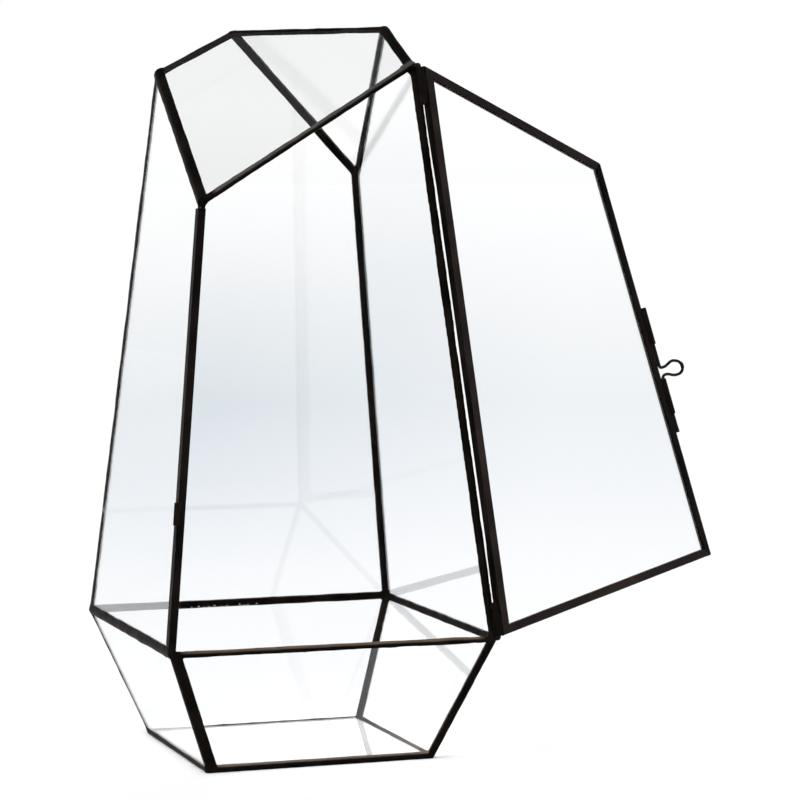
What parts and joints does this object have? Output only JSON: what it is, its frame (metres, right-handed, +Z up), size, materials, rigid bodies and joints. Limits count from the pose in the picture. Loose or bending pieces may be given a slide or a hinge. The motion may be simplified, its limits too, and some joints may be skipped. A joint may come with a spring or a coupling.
{
  "type": "geometric glass terrarium with a hinged door",
  "caption": "Empty geometric glass terrarium: clear panes in dark soldered seams, with a channel-framed glass door that swings on bent pins and a wire bolt with a finger loop.",
  "frame": {"origin": "middle of the base, on the surface that the terrarium stands on", "axes": "+Z up; -Y out of the doorway; the door hinges on the +X side of the doorway and stands open, out towards +X; +Y is the back wall"},
  "size_m": [0.2596, 0.1409, 0.3017],
  "materials": {
    "glass": "clear, faintly cool glass with smooth faces and a few soft reflections",
    "solder": "black patina over slightly wavy hand-run solder, faintly brown where the light catches it",
    "channel": "black patina over drawn channel, straighter and smoother than the solder, brown on the worn edges",
    "tube": "black patina over small tubes",
    "wire": "black patina over bent wire"
  },
  "bodies": {
    "root": {"pane_base": "glass", "pane_lower_front": "glass", "pane_lower_right": "glass", "pane_lower_back": "glass", "pane_lower_left": "glass", "pane_left": "glass", "pane_right": "glass", "pane_back": "glass", "pane_top": "glass", "pane_gable": "glass", "seam_base_front": "solder", "seam_base_right": "solder", "seam_base_back": "solder", "seam_base_left": "solder", "seam_lower_front_left": "solder", "seam_lower_front_right": "solder", "seam_lower_back_right": "solder", "seam_lower_back_left": "solder", "seam_waist_front": "solder", "seam_waist_right": "solder", "seam_waist_back": "solder", "seam_waist_left": "solder", "seam_wall_front_right": "solder", "seam_wall_back_right": "solder", "seam_wall_back_left": "solder", "seam_shoulder_front": "solder", "seam_shoulder_left": "solder", "seam_shoulder_back": "solder", "seam_shoulder_right": "solder", "seam_ridge": "solder", "seam_gable_back": "solder", "seam_gable_right": "solder", "upright_channel": "channel", "hinge_pin_top": "wire", "hinge_pin_bottom": "wire", "latch_keeper": "tube"},
    "door": {"door_pane": "glass", "door_stile_hinge": "channel", "door_rail_top": "channel", "door_stile_latch": "channel", "door_rail_bottom": "channel", "hinge_knuckle_bottom": "tube", "hinge_knuckle_top": "tube", "bolt_guide_upper": "tube", "bolt_guide_lower": "tube"},
    "bolt": {"latch_bolt": "wire"}
  },
  "joints": [
    {"name": "door_hinge", "type": "hinge", "parent": "root", "child": "door", "pos_m": [0.06909, -0.07066, 0.05251], "axis": [-0.1068, 0.1068, 0.9885], "range_deg": [-205.3, 30]},
    {"name": "bolt_slide", "type": "slide", "parent": "door", "child": "bolt", "axis": [-0.2897, 0.0148, 0.957], "range_m": [0, 0.0095]}
  ]
}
______
- [What you should do]:
Your task is to collect every line above that contains the word "materials".

- [Result of this task]:
What parts and joints does this object have? Output only JSON: what it is, its frame (metres, right-handed, +Z up), size, materials, rigid bodies and joints. Limits count from the pose in the picture. Loose or bending pieces may be given a slide or a hinge. The motion may be simplified, its limits too, and some joints may be skipped. A joint may come with a spring or a coupling.
  "materials": {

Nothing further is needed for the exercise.